Write out the whole of the material exactly.

»»

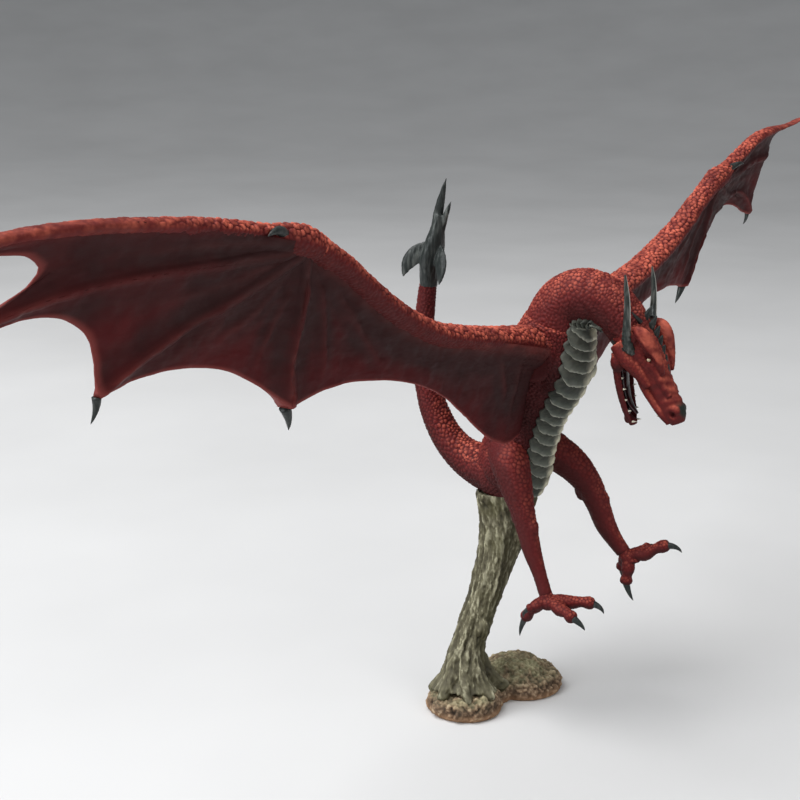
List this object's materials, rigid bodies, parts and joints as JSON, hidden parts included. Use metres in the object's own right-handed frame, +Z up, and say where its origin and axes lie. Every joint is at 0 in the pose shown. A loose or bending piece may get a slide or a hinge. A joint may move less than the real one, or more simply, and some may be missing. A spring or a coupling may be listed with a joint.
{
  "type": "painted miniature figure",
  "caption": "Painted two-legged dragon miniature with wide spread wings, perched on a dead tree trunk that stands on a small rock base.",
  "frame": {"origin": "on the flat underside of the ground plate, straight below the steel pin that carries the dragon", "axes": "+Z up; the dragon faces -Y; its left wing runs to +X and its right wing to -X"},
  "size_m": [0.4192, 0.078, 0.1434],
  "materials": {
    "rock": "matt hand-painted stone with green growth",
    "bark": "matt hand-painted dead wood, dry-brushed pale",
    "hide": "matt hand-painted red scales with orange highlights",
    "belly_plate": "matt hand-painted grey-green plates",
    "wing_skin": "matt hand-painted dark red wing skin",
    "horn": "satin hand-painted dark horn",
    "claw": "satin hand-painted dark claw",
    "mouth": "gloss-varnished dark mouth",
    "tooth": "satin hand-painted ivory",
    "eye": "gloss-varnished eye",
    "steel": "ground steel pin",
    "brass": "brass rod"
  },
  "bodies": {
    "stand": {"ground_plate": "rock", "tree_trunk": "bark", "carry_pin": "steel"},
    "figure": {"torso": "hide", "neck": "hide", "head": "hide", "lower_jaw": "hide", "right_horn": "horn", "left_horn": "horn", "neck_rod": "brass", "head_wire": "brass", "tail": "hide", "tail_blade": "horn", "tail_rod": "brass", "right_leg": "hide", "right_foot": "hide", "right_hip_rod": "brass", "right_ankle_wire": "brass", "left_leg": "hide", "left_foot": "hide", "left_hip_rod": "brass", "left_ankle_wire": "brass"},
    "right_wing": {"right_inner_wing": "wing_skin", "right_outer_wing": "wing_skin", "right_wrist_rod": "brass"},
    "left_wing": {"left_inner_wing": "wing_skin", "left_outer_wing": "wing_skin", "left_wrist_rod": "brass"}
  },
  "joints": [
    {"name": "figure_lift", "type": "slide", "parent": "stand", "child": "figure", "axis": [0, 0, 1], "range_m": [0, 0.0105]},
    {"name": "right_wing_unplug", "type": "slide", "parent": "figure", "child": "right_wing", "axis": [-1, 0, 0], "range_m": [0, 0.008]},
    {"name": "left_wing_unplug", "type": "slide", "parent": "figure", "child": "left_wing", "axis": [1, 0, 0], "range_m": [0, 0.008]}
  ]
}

««

## ANSWER TO THIS EXERCISE
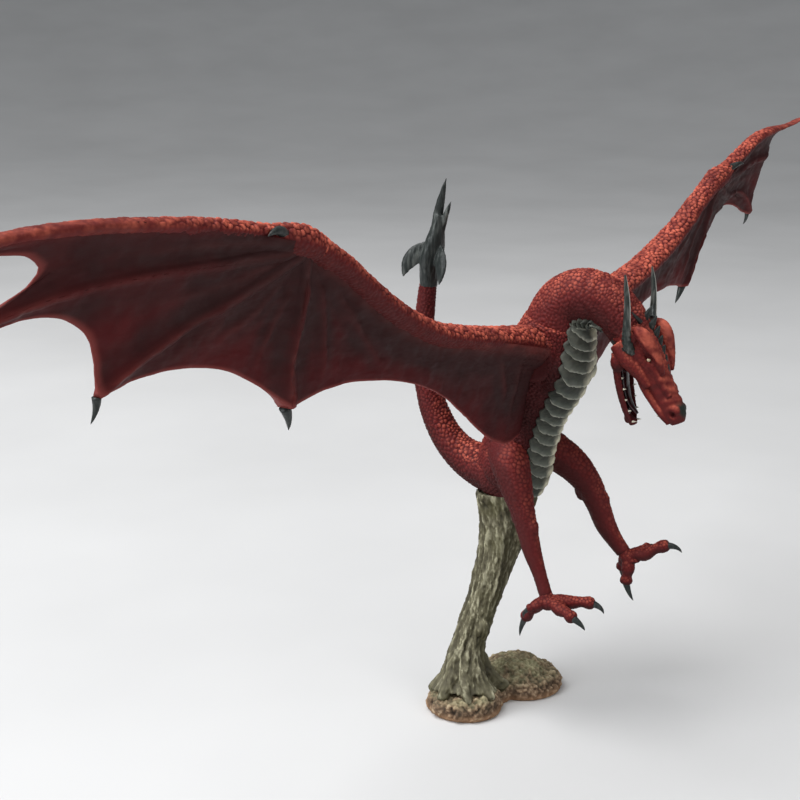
List this object's materials, rigid bodies, parts and joints as JSON, hidden parts included. Use metres in the object's own right-handed frame, +Z up, and say where its origin and axes lie. Every joint is at 0 in the pose shown. A loose or bending piece may get a slide or a hinge. A joint may move less than the real one, or more simply, and some may be missing. A spring or a coupling may be listed with a joint.
{
  "type": "painted miniature figure",
  "caption": "Painted two-legged dragon miniature with wide spread wings, perched on a dead tree trunk that stands on a small rock base.",
  "frame": {"origin": "on the flat underside of the ground plate, straight below the steel pin that carries the dragon", "axes": "+Z up; the dragon faces -Y; its left wing runs to +X and its right wing to -X"},
  "size_m": [0.4192, 0.078, 0.1434],
  "materials": {
    "rock": "matt hand-painted stone with green growth",
    "bark": "matt hand-painted dead wood, dry-brushed pale",
    "hide": "matt hand-painted red scales with orange highlights",
    "belly_plate": "matt hand-painted grey-green plates",
    "wing_skin": "matt hand-painted dark red wing skin",
    "horn": "satin hand-painted dark horn",
    "claw": "satin hand-painted dark claw",
    "mouth": "gloss-varnished dark mouth",
    "tooth": "satin hand-painted ivory",
    "eye": "gloss-varnished eye",
    "steel": "ground steel pin",
    "brass": "brass rod"
  },
  "bodies": {
    "stand": {"ground_plate": "rock", "tree_trunk": "bark", "carry_pin": "steel"},
    "figure": {"torso": "hide", "neck": "hide", "head": "hide", "lower_jaw": "hide", "right_horn": "horn", "left_horn": "horn", "neck_rod": "brass", "head_wire": "brass", "tail": "hide", "tail_blade": "horn", "tail_rod": "brass", "right_leg": "hide", "right_foot": "hide", "right_hip_rod": "brass", "right_ankle_wire": "brass", "left_leg": "hide", "left_foot": "hide", "left_hip_rod": "brass", "left_ankle_wire": "brass"},
    "right_wing": {"right_inner_wing": "wing_skin", "right_outer_wing": "wing_skin", "right_wrist_rod": "brass"},
    "left_wing": {"left_inner_wing": "wing_skin", "left_outer_wing": "wing_skin", "left_wrist_rod": "brass"}
  },
  "joints": [
    {"name": "figure_lift", "type": "slide", "parent": "stand", "child": "figure", "axis": [0, 0, 1], "range_m": [0, 0.0105]},
    {"name": "right_wing_unplug", "type": "slide", "parent": "figure", "child": "right_wing", "axis": [-1, 0, 0], "range_m": [0, 0.008]},
    {"name": "left_wing_unplug", "type": "slide", "parent": "figure", "child": "left_wing", "axis": [1, 0, 0], "range_m": [0, 0.008]}
  ]
}